EXERCISE DATA>
########################################
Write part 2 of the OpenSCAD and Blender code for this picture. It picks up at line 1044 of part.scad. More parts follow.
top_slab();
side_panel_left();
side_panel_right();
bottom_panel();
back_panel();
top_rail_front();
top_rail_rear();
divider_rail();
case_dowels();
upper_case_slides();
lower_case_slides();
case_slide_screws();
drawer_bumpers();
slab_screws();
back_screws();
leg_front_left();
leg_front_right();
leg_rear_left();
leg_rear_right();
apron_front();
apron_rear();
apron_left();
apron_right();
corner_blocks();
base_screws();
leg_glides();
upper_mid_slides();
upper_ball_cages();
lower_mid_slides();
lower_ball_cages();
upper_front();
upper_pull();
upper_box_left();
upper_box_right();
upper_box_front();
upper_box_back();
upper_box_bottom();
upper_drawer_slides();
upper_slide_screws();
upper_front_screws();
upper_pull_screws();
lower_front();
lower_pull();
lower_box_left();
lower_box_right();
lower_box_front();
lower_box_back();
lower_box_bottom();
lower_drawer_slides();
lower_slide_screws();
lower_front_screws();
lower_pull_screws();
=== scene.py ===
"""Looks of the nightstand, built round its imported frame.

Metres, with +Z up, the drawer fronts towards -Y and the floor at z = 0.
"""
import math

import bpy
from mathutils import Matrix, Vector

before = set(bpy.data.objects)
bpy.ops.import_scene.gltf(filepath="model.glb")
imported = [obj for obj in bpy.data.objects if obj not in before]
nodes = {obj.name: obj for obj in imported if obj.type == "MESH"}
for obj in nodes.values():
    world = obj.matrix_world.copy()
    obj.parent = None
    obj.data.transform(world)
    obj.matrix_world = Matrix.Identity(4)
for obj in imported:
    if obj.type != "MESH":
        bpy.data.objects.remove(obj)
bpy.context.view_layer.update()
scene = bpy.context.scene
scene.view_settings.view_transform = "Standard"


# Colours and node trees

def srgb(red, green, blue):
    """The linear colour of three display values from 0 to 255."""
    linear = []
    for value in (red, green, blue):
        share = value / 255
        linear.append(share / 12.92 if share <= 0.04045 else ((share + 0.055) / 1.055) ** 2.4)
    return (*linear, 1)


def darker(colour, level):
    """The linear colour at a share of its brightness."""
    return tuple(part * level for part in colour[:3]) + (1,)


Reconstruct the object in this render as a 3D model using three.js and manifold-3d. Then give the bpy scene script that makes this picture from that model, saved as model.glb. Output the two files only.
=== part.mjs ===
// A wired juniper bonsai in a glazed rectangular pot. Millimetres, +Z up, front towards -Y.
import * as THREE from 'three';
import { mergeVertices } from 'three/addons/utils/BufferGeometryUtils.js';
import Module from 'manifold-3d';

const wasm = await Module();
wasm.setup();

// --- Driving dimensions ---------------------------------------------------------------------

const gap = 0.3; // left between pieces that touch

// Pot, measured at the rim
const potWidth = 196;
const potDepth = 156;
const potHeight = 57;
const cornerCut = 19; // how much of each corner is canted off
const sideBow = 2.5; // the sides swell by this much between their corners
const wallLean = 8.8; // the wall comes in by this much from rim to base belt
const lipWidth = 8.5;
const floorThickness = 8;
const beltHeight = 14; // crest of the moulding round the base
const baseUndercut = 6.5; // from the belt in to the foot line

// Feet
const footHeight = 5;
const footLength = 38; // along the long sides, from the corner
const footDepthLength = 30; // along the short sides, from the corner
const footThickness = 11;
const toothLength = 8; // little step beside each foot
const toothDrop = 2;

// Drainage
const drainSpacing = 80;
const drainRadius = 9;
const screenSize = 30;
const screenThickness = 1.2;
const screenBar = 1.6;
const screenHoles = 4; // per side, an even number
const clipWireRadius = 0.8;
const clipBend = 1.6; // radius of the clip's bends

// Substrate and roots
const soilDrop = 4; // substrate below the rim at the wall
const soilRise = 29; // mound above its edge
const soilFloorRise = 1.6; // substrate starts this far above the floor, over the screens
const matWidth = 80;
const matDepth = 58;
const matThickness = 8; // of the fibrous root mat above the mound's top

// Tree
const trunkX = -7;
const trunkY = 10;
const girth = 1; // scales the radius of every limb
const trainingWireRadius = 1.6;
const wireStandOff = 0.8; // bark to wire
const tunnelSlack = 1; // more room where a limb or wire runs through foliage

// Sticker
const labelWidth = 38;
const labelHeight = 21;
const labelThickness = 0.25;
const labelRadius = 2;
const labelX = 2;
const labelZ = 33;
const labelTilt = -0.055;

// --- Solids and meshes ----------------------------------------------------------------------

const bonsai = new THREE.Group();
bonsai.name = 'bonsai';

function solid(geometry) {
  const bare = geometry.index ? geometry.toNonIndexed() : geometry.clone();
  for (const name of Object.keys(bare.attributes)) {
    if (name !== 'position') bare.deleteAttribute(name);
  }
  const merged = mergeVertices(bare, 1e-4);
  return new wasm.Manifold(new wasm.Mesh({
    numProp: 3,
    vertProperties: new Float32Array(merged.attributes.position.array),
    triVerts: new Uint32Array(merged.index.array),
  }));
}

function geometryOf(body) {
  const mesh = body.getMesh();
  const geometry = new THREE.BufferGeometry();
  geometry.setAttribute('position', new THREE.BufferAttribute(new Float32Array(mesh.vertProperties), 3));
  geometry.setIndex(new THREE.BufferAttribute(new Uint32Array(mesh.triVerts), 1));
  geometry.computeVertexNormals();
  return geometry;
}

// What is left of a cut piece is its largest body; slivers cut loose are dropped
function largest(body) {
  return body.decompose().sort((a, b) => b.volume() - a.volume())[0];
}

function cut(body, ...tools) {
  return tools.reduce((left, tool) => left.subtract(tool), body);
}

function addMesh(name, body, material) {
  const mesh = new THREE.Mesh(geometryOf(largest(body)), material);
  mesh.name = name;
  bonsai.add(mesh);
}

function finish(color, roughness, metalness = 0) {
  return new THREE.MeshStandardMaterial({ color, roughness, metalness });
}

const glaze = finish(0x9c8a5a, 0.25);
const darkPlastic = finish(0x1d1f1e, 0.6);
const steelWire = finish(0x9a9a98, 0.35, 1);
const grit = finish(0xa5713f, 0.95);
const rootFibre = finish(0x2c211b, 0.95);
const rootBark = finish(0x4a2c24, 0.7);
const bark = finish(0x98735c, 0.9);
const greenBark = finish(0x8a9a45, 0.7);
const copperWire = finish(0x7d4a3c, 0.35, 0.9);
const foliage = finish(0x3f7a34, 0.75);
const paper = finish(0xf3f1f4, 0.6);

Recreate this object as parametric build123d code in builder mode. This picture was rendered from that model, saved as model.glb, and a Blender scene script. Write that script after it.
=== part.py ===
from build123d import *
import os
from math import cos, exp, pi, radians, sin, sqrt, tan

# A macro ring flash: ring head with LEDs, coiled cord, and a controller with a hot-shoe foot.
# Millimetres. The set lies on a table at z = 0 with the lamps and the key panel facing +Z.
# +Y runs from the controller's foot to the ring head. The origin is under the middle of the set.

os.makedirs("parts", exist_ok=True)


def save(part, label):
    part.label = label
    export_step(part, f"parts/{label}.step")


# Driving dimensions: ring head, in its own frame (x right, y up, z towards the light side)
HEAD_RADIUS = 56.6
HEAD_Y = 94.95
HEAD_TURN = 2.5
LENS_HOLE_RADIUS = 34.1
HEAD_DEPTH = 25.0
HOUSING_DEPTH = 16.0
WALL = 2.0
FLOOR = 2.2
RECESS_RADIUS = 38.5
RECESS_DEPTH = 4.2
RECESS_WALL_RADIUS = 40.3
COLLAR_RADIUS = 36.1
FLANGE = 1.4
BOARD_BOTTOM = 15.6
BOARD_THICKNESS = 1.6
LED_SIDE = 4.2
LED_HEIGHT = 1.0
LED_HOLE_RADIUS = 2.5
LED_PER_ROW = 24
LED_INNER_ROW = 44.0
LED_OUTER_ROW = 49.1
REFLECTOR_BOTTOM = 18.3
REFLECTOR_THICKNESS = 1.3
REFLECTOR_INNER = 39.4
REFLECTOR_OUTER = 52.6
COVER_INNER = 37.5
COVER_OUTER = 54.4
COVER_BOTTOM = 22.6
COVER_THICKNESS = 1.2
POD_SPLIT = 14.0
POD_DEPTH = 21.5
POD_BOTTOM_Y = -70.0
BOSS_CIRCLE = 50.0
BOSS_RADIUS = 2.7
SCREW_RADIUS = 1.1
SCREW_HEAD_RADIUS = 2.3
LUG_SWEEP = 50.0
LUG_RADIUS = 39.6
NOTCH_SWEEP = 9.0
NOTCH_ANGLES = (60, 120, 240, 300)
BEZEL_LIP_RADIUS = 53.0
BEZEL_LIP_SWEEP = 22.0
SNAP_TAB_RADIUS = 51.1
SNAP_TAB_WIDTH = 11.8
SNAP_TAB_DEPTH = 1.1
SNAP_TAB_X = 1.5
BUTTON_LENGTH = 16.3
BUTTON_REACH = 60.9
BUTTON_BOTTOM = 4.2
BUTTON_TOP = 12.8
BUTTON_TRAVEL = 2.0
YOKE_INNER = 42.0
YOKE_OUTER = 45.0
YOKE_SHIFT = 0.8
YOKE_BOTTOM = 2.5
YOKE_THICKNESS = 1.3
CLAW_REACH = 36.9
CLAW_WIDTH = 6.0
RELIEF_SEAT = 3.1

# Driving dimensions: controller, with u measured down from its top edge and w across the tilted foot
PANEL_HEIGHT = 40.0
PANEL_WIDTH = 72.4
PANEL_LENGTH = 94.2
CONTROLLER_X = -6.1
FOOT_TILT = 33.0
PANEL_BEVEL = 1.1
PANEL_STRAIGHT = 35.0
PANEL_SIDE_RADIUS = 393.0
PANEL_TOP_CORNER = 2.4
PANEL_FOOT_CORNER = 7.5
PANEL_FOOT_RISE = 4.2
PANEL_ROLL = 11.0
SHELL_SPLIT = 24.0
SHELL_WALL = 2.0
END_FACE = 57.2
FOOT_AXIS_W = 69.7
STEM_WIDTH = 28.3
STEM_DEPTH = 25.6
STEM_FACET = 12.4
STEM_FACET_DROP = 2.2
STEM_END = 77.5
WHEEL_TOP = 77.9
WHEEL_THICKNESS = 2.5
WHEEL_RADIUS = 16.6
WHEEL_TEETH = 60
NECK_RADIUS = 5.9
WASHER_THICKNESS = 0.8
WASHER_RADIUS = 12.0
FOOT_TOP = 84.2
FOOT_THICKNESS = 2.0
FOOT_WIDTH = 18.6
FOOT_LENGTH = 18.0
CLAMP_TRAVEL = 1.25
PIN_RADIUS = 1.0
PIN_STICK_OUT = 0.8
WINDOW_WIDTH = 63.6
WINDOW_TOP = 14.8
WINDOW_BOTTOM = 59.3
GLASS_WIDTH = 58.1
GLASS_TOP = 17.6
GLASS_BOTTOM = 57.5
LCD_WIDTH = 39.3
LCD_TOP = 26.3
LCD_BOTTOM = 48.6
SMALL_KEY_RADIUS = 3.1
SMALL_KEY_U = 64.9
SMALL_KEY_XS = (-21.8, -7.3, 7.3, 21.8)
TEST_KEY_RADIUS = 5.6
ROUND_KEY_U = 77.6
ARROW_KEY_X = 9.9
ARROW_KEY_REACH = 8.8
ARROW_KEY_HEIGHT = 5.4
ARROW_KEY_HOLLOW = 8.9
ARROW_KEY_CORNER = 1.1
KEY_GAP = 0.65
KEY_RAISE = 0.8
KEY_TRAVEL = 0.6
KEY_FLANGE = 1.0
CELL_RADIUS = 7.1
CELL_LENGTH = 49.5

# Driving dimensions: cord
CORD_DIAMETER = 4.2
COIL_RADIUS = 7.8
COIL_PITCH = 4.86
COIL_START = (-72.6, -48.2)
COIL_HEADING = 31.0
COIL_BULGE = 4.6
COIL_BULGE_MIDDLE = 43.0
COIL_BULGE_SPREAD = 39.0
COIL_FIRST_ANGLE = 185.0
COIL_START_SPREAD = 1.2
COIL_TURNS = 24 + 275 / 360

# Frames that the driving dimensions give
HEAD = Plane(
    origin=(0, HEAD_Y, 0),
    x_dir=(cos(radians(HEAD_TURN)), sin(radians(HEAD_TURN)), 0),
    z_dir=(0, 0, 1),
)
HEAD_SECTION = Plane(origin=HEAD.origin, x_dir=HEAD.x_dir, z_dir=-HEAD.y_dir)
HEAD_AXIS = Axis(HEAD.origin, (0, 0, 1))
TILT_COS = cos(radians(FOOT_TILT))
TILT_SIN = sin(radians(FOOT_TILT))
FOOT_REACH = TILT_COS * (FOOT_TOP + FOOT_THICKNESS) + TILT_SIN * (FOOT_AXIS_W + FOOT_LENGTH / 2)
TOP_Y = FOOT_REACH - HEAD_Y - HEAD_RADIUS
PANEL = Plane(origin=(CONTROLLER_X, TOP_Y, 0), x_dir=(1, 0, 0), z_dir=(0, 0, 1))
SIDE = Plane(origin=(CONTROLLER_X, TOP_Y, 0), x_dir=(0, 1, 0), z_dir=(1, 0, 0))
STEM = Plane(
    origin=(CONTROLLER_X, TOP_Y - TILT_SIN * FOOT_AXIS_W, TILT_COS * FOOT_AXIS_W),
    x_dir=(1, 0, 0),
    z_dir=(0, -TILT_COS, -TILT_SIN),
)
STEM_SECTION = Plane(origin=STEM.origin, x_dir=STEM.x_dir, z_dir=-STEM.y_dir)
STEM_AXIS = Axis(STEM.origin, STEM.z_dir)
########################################
SET PROBLEM> Give again the run of lines that opens at the line with "lower_box_front();" and closes at the line with "bpy.data.objects.remove(obj)", exactly, and only that run.

EXERCISE RESULT>
lower_box_front();
lower_box_back();
lower_box_bottom();
lower_drawer_slides();
lower_slide_screws();
lower_front_screws();
lower_pull_screws();
=== scene.py ===
"""Looks of the nightstand, built round its imported frame.

Metres, with +Z up, the drawer fronts towards -Y and the floor at z = 0.
"""
import math

import bpy
from mathutils import Matrix, Vector

before = set(bpy.data.objects)
bpy.ops.import_scene.gltf(filepath="model.glb")
imported = [obj for obj in bpy.data.objects if obj not in before]
nodes = {obj.name: obj for obj in imported if obj.type == "MESH"}
for obj in nodes.values():
    world = obj.matrix_world.copy()
    obj.parent = None
    obj.data.transform(world)
    obj.matrix_world = Matrix.Identity(4)
for obj in imported:
    if obj.type != "MESH":
        bpy.data.objects.remove(obj)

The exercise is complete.